▸ **What needs to be done**
The listing beneath should be written out in full, exactly as shown.

▸ **Data segment**
▬▬▬▬▬▬▬▬▬▬
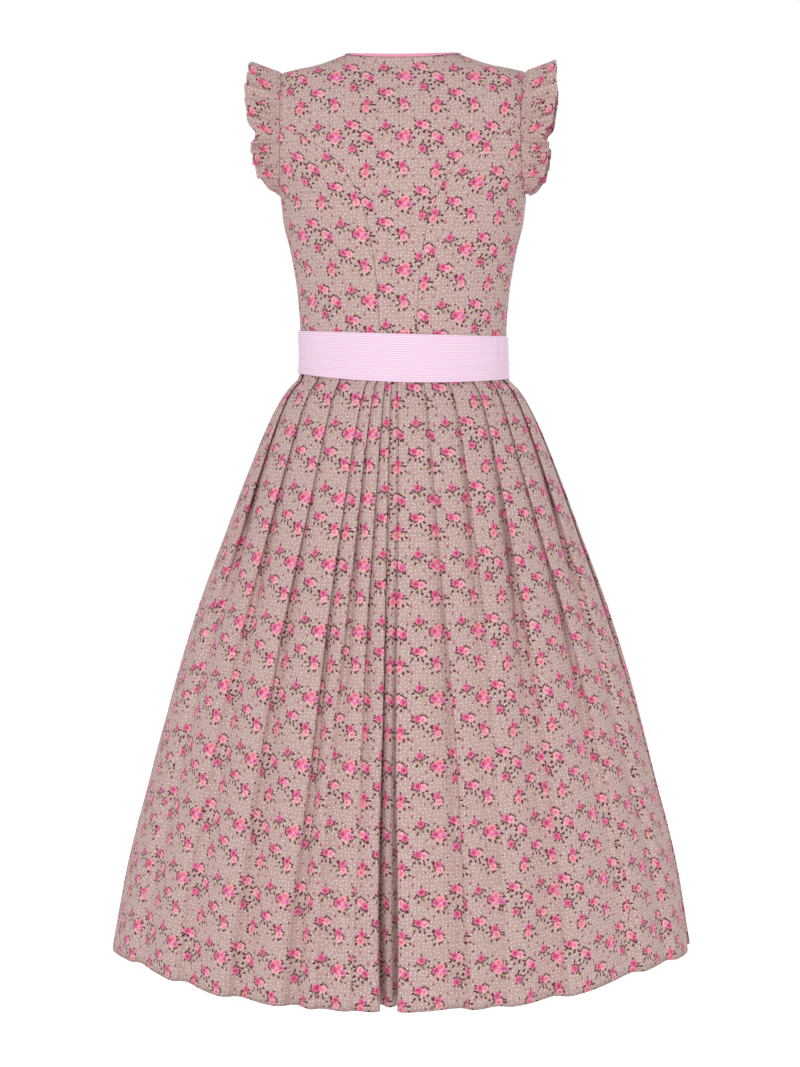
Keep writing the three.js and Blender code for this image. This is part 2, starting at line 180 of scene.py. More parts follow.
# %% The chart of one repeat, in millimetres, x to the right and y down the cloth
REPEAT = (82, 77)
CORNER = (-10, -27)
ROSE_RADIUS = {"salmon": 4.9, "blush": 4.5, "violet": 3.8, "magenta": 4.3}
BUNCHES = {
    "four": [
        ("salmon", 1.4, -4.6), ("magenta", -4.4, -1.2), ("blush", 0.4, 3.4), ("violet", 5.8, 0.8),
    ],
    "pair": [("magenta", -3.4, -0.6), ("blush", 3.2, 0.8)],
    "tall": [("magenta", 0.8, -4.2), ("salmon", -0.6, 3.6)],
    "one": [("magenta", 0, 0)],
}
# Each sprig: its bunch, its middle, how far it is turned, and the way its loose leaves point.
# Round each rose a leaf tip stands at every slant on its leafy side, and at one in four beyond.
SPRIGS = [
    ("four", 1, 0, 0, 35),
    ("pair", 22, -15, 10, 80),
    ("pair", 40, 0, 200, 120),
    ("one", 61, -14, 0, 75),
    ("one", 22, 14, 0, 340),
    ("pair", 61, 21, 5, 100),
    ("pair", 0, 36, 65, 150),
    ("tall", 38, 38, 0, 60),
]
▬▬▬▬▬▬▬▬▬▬
▸ **Solution**
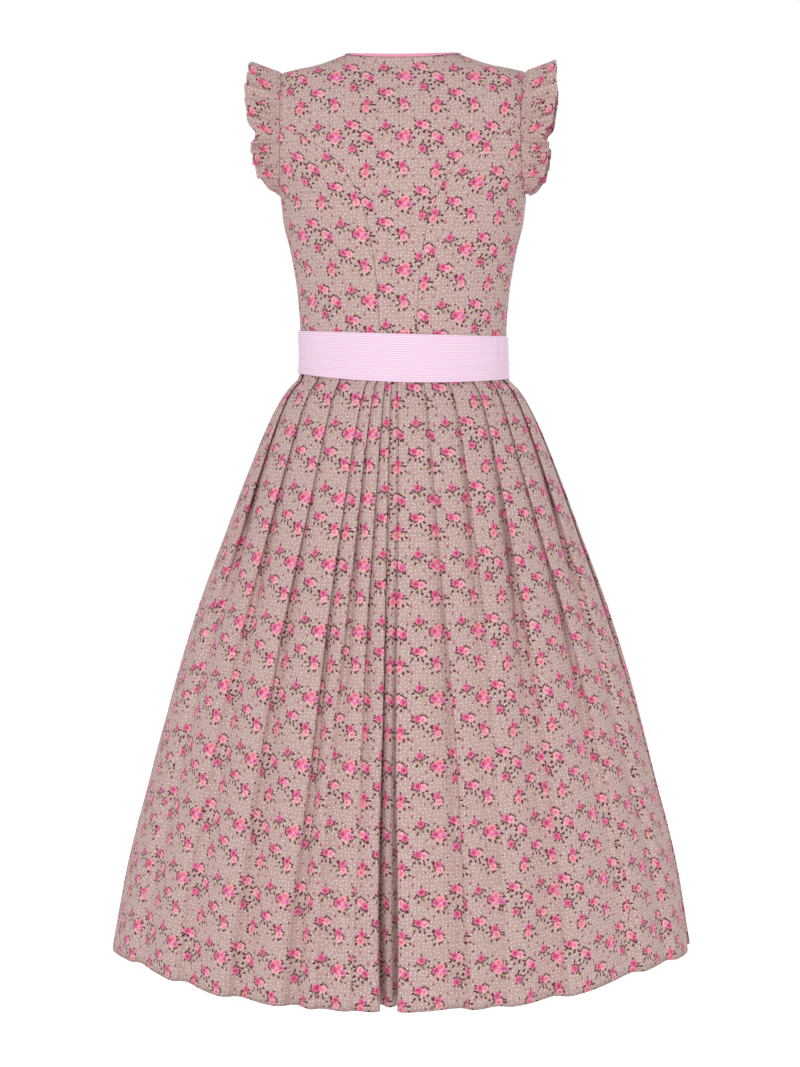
Keep writing the three.js and Blender code for this image. This is part 2, starting at line 180 of scene.py. More parts follow.
# %% The chart of one repeat, in millimetres, x to the right and y down the cloth
REPEAT = (82, 77)
CORNER = (-10, -27)
ROSE_RADIUS = {"salmon": 4.9, "blush": 4.5, "violet": 3.8, "magenta": 4.3}
BUNCHES = {
    "four": [
        ("salmon", 1.4, -4.6), ("magenta", -4.4, -1.2), ("blush", 0.4, 3.4), ("violet", 5.8, 0.8),
    ],
    "pair": [("magenta", -3.4, -0.6), ("blush", 3.2, 0.8)],
    "tall": [("magenta", 0.8, -4.2), ("salmon", -0.6, 3.6)],
    "one": [("magenta", 0, 0)],
}
# Each sprig: its bunch, its middle, how far it is turned, and the way its loose leaves point.
# Round each rose a leaf tip stands at every slant on its leafy side, and at one in four beyond.
SPRIGS = [
    ("four", 1, 0, 0, 35),
    ("pair", 22, -15, 10, 80),
    ("pair", 40, 0, 200, 120),
    ("one", 61, -14, 0, 75),
    ("one", 22, 14, 0, 340),
    ("pair", 61, 21, 5, 100),
    ("pair", 0, 36, 65, 150),
    ("tall", 38, 38, 0, 60),
]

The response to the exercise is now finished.